* **Brief**:
Beneath this task is a listing. State how many of its lines include the string "material", giving nothing but the number.

* **Recorded information**:
----
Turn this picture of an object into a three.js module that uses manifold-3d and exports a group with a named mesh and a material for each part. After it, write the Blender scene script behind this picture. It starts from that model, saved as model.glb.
----
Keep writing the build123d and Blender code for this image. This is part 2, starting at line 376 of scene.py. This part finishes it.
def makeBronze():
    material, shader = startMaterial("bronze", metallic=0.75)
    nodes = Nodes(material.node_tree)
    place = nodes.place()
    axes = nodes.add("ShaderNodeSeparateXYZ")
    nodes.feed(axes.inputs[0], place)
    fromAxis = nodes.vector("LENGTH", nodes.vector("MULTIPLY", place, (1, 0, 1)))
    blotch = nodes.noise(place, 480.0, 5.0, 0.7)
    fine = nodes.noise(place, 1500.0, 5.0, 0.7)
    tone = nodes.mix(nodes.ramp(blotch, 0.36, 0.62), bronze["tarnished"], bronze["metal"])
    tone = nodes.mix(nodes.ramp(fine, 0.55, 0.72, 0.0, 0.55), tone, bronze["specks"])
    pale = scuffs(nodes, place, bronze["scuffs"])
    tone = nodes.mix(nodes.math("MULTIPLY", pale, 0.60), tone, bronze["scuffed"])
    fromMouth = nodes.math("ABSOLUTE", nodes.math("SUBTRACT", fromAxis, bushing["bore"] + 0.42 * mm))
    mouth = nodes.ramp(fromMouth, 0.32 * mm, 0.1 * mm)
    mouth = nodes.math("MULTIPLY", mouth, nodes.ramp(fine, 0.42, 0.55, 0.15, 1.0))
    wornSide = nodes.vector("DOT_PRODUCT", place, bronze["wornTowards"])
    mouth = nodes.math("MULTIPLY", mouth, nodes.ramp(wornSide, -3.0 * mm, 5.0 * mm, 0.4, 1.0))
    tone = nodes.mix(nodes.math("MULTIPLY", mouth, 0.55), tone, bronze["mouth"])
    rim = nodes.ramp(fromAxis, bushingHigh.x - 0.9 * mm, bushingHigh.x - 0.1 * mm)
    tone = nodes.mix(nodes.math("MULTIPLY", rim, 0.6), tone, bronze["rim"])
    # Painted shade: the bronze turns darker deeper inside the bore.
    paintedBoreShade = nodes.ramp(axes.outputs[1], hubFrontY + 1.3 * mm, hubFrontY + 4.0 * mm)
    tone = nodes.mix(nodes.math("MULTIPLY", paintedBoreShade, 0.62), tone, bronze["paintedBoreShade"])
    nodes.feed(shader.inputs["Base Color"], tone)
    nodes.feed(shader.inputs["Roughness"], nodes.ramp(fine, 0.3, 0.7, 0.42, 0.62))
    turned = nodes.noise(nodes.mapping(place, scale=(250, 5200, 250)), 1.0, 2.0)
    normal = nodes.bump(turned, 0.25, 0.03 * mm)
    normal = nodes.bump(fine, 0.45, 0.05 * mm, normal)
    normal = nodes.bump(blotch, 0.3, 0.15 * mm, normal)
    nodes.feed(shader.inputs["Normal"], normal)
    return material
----
* **Exercise output**:
4